#5150

Décembre. Fourbu d’une journée de relecture de maquettes avec mon équipe, pas le goût à lire (ciel !) mais plutôt à me dégourdir les jambes. Un bref tour du quartier, admirer la fée électricité jouant sur fond de nuit humide, humer la senteur de fumée urbaine, songer à Maigret et Gil Jourdan. Clopin clopant sur la chaussée luisante.

#5149

Décembre. Balayer l’épaisse moquette grise des feuilles mortes, sur la terrasse, déposée par le micocoulier comme la température descendait sous le zéro. Écouter les bruits noueux des branches et de la bise. Les rues de Malakoff, l’autre jour, s’emplissaient des criailleries des corbeaux. L’air crispé de froid coule sur le quotidien affairé, juste avant la halte des dimanches obligatoires. Il y a une telle pesanteur des fêtes, presque écœurante, dodelinante, un peu bête. Une fièvre molle, grommelle-t-il.

#5148

Rentré hier soir à pied du centre-ville faute de bus, et ce fut une expérience agréable après ces longs mois de boitillement douloureux. Je me suis cassé un talon un peu avant l’été et ce tracas persiste encore, mais va en se réparant lentement.
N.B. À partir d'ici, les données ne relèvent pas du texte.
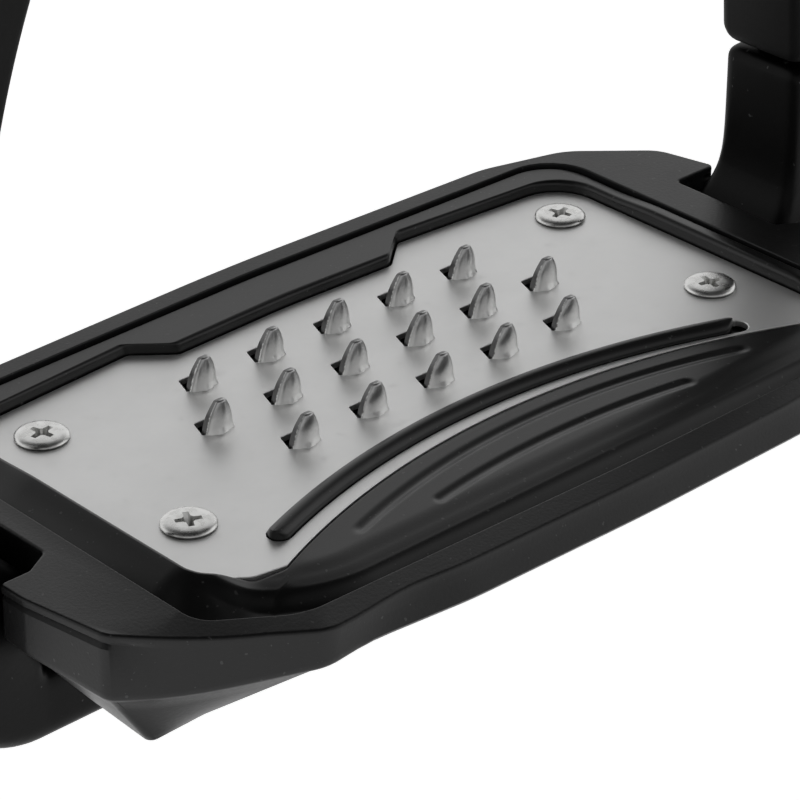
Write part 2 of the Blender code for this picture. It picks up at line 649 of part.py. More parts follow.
def make_plate_screw(name, x, y):
    """Thin flat head with a cross recess, on a plain shank."""
    seat = 0.15 * MM
    profile = [(0, 0.85), (1.9, 0.82), (2.7, 0.68), (3.1, 0.4), (3.1, 0), (1.5, 0), (1.5, -8.2), (1.2, -8.7),
               (0, -8.7)]
    screw = turned(name, [(r * MM, z * MM + seat) for r, z in profile], SCREW_STEEL, 20)
    screw.location = (x, y, PLATE_TOP)
    arm, tip, wing = 0.46 * MM, 0.36 * MM, 1.5 * MM
    cross = [(-tip, -wing), (tip, -wing), (arm, -arm), (wing, -tip), (wing, tip), (arm, arm), (tip, wing),
             (-tip, wing), (-arm, arm), (-wing, tip), (-wing, -tip), (-arm, -arm)]
    tool = boolean(screw, "DIFFERENCE", slab("cross", [cross], seat + 0.15 * MM, 3 * MM))
    tool.location = screw.location
    return screw


def make_insert(name, x, y):
    """Threaded bushing pressed into the shell under each plate screw."""
    top = PAD_BOTTOM - GAP
    profile = [(2.5, 0), (2.5, -2.3), (2.2, -3), (2.5, -3.7), (2.5, -6), (1.7, -6), (1.7, 0), (2.5, 0)]
    insert = turned(name, [(r * MM, z * MM) for r, z in profile], BRONZE)
    insert.location = (x, y, top)
    return insert


def make_bow_screw(name, x):
    """Socket screw that holds the bow under the shell."""
    under = HULL_BOTTOM - GAP - 2 * BAR_HALF + BOW_SCREW_WELL - 0.15 * MM
    profile = [(0, 13.0), (1.7, 13.0), (2.0, 12.6), (2.0, 0), (3.9, 0), (3.9, -2.3), (3.5, -2.7), (0, -2.7)]
    screw = turned(name, [(r * MM, z * MM) for r, z in profile], SCREW_STEEL)
    screw.location = (x, 0, under)
    tool = boolean(screw, "DIFFERENCE", slab("socket", [hexagon(0, 0, 3 * MM)], -6 * MM, -1 * MM))
    tool.location = screw.location
    return screw


def make_bow_nut(name, x):
    top = PAD_BOTTOM - GAP - 0.3 * MM
    nut = place(slab(name, [hexagon(x, 0, NUT_ACROSS), circle(x, 0, 2.25 * MM)], top - 3.4 * MM, top), name, SCREW_STEEL)
    return nut


def make_pivot_pin(name, side):
    half = NECK_HALF - 0.1 * MM
    profile = [(0, half), (PIN_RADIUS - 0.3 * MM, half), (PIN_RADIUS, half - 0.3 * MM), (PIN_RADIUS, -half + 0.3 * MM),
               (PIN_RADIUS - 0.3 * MM, -half), (0, -half)]
    pin = turned(name, profile, SCREW_STEEL)
    pin.rotation_euler = (0, math.radians(90), 0)
    pin.location = (side * PIVOT_X, 0, PIVOT_Z)
    return pin


def make_bush(name, side):
    half = TONGUE_HALF
    profile = [(2.3 * MM, half), (2.3 * MM, -half), (1.75 * MM, -half), (1.75 * MM, half), (2.3 * MM, half)]
    bush = turned(name, profile, BRONZE, 20)
    bush.rotation_euler = (0, math.radians(90), 0)
    bush.location = (side * PIVOT_X, 0, PIVOT_Z)
    return bush


# ---------------------------------------------------------------- assembly

make_upper_bow()
for side, word in ((-1, "left"), (1, "right")):
    make_sleeve(f"{word}_sleeve", side)
    make_pivot_pin(f"{word}_pivot_pin", side)

tread_axis = bpy.data.objects.new("tread_axis", None)
tread_axis.location = (0, 0, PIVOT_Z)
parts.objects.link(tread_axis)

tread = [make_lower_bow(), make_shell(), make_pad(), make_plate()]
for number, (x, y) in enumerate(screw_places(), 1):
    tread.append(make_plate_screw(f"plate_screw_{number}", x, y))
    tread.append(make_insert(f"screw_insert_{number}", x, y))
for side, word in ((-1, "left"), (1, "right")):
    tread.append(make_bow_screw(f"{word}_bow_screw", side * BOW_SCREW_X))
    tread.append(make_bow_nut(f"{word}_bow_nut", side * BOW_SCREW_X))
    tread.append(make_bush(f"{word}_pivot_bush", side))
for piece in tread:
    piece.parent = tread_axis
    piece.matrix_parent_inverse = Matrix.Translation((0, 0, -PIVOT_Z))
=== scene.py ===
import math

import bmesh
import bpy
from mathutils import Matrix, Vector


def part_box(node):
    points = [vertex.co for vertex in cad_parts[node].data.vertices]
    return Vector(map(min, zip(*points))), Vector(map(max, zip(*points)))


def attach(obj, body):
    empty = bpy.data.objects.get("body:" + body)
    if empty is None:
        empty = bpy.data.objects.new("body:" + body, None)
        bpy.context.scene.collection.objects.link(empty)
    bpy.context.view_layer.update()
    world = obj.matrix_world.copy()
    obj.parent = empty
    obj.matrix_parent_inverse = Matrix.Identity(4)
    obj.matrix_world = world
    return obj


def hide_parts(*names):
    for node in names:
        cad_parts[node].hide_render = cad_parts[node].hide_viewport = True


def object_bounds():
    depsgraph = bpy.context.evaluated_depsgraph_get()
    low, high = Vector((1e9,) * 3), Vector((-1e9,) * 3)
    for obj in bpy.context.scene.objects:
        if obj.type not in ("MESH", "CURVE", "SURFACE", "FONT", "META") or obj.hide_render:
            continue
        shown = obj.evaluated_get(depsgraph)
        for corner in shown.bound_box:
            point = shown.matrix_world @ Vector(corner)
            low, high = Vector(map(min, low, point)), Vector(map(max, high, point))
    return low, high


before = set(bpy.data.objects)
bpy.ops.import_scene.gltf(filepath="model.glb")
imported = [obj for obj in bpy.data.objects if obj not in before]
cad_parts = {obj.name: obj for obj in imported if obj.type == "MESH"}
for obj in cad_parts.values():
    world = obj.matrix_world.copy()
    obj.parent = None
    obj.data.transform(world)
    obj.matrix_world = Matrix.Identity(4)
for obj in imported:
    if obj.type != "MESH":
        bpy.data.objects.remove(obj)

cad_low, cad_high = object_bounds()


# ---------------------------------------------------------------- studio
# A plain white floor well under the hanging stirrup, a white sky that is bright near the horizon,
# dim overhead and dimmer on the toe side, two soft lights, and a long lens on the toe side.

MM = 0.001
SHEET = 0.8                      # mm, the grip plate's thickness
plate_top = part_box("grip_plate")[0].z + SHEET * MM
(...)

Lent fut également mon chemin par le cours de la Somme — mon avenue favorite de Bordeaux pour plusieurs raisons personnelles, et un changement bienvenu de trajet. Le froid piquant cessa vite de me gêner, sans doute à l’aide du gros paquet de frites pris dans un kebab près de la Victoire, et la nuit tranquille, rouge et noire sous les lampadaires, déroulait ses étincelles, ses parts d’ombre et ses longues perspectives obscures dans le calme relatif de la rumeur urbaine.

#5146

Retour. Levant les yeux de ma lecture, je découvre un paysage blanc et plat, toutes couleurs assourdies, sous un ciel strié de bandes pales. Sur les champs givrés seules les éoliennes placent quelques verticales. La neige tavèle encore la terre et la brume gomme l’horizon.